If you consider things cross-linguistically, you'd better be armed with good understanding of these concepts. One will find utterly misleading information about the verb aspect even in reference grammar works and specialized works on aspect (I provided quotes in my answer in the first thread linked to in the OP).
The false idea that Slavic languages have "two distinct verb-forms whose basic meanings correspond closely to these two aspectualities" seems to be generally rooted in this same problem of reducing situation aspects to the notions of "completion", "being complete" etc.
The confusion this creates in understanding the situation aspect is immense. So, we do have a class of verbs in Slavic languages that are (almost always) perfective, but the perfective interpretation is enforced through the lexical composition of these verbs and these verbs having an inherent culmination point. Clearly, we cannot view the situation from the inside if it is dead.(If these verbs are seen from the perspective of the viewpoint aspect, they would more properly be referred to as "never-imperfective verbs").
Now, for most people, the inevitable conclusion that comes from this observation is that the grammatically/morphologically contrasting verb class then has to be imperfective. In reality, the other class of verbs (the supposed "imperfective" class) encompasses all sorts of aspectual differences, and without the context it's anyone's guess which sort of situation is referred to by these verbs.

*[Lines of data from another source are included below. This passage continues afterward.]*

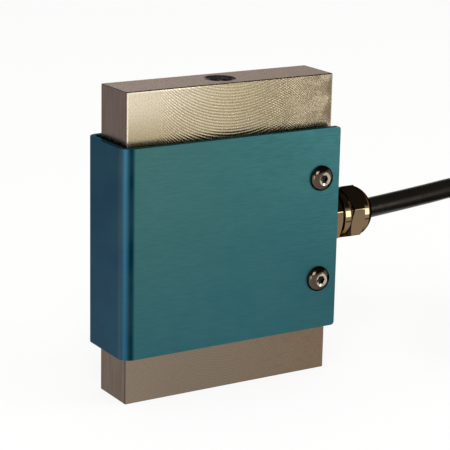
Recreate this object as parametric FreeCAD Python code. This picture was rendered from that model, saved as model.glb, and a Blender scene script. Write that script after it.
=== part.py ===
import FreeCAD, Part
import math
import os

# S-type load cell: a steel sensing element milled to an S, a folded aluminium cover round its
# measuring beam, a cable gland in its right end and three metres of instrument cable.
# Millimetres. X runs along the element's width, Y through its thickness and Z up, along the
# line of force. The origin is the centre of the lower end face.

Vector = FreeCAD.Vector
X_AXIS = Vector(1, 0, 0)
Y_AXIS = Vector(0, 1, 0)
Z_AXIS = Vector(0, 0, 1)

# Sensing element: one steel block
element_width = 60.4
element_thickness = 13.1
element_height = 80.0
element_edge_chamfer = 0.2
arm_height = 19.5               # solid metal above and below the measuring beam
slot_gap = 3.0                  # height of each relief slot of the S
slot_bridge = 11.0              # metal left between a slot's blind end and the side face
cavity_bore_radius = 11.5       # the two bores that thin the beam where it is gauged
cavity_bore_spacing = 22.0
cavity_waist_height = 14.0      # window that joins the two bores

# Load threads: M8 x 1.25, blind, in the centre of both end faces
load_thread_core_radius = 3.4
load_thread_mouth_radius = 4.2
load_thread_depth = 14.0
drill_tip_angle = 118.0

# Cover: one sheet folded to a U, open at its right end, top and bottom
cover_sheet = 1.5
cover_face_gap = 2.1            # between the sheet and the element's front and back
cover_end_gap = 0.95            # between the sheet and the element's left end
cover_overhang = 0.6            # sheet standing past the element's right end
cover_height = 53.8
cover_drop = 0.25               # the cover sits this much below the middle of the element
cover_bend_radius = 3.2         # outside of the two folds
cover_corner_radius = 0.9
cover_hole_clearance = 0.35

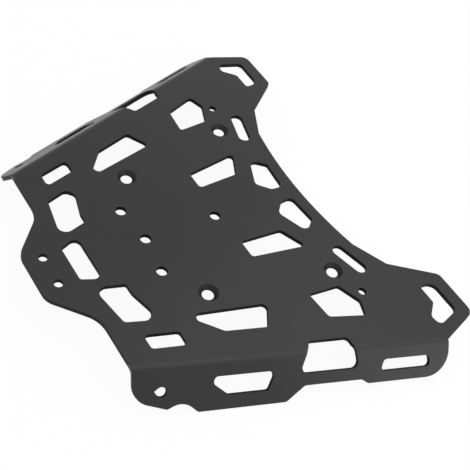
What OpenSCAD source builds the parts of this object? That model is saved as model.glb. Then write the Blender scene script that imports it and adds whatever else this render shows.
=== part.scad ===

So, no, the situation having or not having an identifiable culmination point does not play into the definition of perfectivity/imperfectivity. The perfective/imperfective interpretation of situations is affected by the same factors in both English and Serbian. The grammatical expressions vary to an extent of course, but in the end it all boils down to the same simple contrast.
The very title of the other thread "Why is the verb "to need" and "to observe" always imperfective in Slavic languages?" gives a nice illustration of the confusion that the false premise of the existence of perfective/imperfective opposition in Slavic languages leads to. The fact that "need" and "observe" do not have their supposed "perfective" counterparts is in no way peculiar to these verbs. No stative verb has this so-called "perfective" counterpart and they don't for a very simple reason: there is no context in which one can conceptualize these verbs as reaching any sort of a culmination point. If the perfective-imperfective opposition were actually what the two classes of Slavic verbs are about, one would have in place an alternative form for "need" "observe" "have" etc. There are no such forms, and it is not a fluke, but a linguistic fact that can be explained in simple terms.
The verbs "need", "observe" etc. can be used perfectively or imperfectively, both in English and Serbian. There are grammatical differences in the expression of perfectivity/imperfectivity contrast in the two languages, but they shouldn't be exaggerated. The expression of perfectivity/imperfectivity is subject to the same kind of semantic limitations common to all languages, different forms of grammatical expression aside.